Murder trial begins today in Canada; African refugee charged in four murders

This story is from British Columbia yesterday:

VANCOUVER, B.C. – A man accused of killing his business partner, two of his lovers and his step-daughter will be in court Monday for the start of a trial that could match the marathon proceedings in another serial murder case.

There are expected to be 200 witnesses called during Charles Kembo’s trial and the hearing is expected to last for most of a year.

Kembo is facing four counts of first-degree murder for allegedly killing the three women and his business partner. He was arrested in July 2005 and it’s taken more than four years for the case to come in front of jury.

He is charged with murdering the following:

Kembo is accused of first murdering his wife Margaret Kembo, who vanished sometime between the end of December, 2002 and beginning of January, 2003. 

In November 2003, Kembo’s friend and business partner Ardon Samuel, 38, was also slain.

One year later, the body of Kembo’s 55-year-old girlfriend Sui Yin Ma was found in a slough in Richmond, B.C.

Twenty-one-year-old Rita Yeung, Kembo’s step-daughter, was found dead in July 2005 in Richmond.

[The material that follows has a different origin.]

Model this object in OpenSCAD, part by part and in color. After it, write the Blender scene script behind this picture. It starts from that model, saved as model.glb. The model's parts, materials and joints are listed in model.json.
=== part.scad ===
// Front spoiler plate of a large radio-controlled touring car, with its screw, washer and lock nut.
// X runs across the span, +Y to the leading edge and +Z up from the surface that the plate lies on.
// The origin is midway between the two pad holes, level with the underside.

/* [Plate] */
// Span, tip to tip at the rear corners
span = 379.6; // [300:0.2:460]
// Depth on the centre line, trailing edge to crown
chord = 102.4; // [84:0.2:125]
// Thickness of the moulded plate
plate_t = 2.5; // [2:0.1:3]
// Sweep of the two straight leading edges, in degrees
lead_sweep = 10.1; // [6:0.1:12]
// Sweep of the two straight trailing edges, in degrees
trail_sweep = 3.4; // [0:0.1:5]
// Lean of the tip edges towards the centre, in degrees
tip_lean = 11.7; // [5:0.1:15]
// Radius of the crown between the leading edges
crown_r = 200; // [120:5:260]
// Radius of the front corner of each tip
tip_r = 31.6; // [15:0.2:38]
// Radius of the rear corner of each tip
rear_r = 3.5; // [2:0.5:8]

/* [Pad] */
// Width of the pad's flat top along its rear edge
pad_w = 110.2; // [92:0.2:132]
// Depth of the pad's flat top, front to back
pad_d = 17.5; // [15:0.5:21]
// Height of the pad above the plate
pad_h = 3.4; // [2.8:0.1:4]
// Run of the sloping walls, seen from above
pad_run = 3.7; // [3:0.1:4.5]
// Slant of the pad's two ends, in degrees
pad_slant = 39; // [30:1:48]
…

We would call Kembo an asylee in the US but apparently in Canada he is considered a “government sponsored convention refugee.”   Just like so many others he was ordered deported but never left.  If the government of Canada had followed through and put him on a plane, perhaps those four would be alive today.

Kembo was known as Charlos Mathews Gwazah when he landed at Pearson International Airport in September 1989 from the landlocked southeast African country of Malawi.

He became a government-sponsored convention refugee, which allows a person to stay in Canada if they have a well-founded fear of persecution based on race, religion, political opinion or nationality.

Refugees selected for resettlement to Canada are financially supported by the government, after often being forced to flee their home country because of extreme hardship.

A Canadian visa officer must decide if the potential sponsored refugee meets the requirements of Canada’s resettlement program.

Immigration and Refugee Board documents showed over the next three years he also made refugee claims under three different names.
 
He was ordered deported in 1994, but as a landed immigrant had a right to appeal the order and did so. He abandoned the appeal in 1996.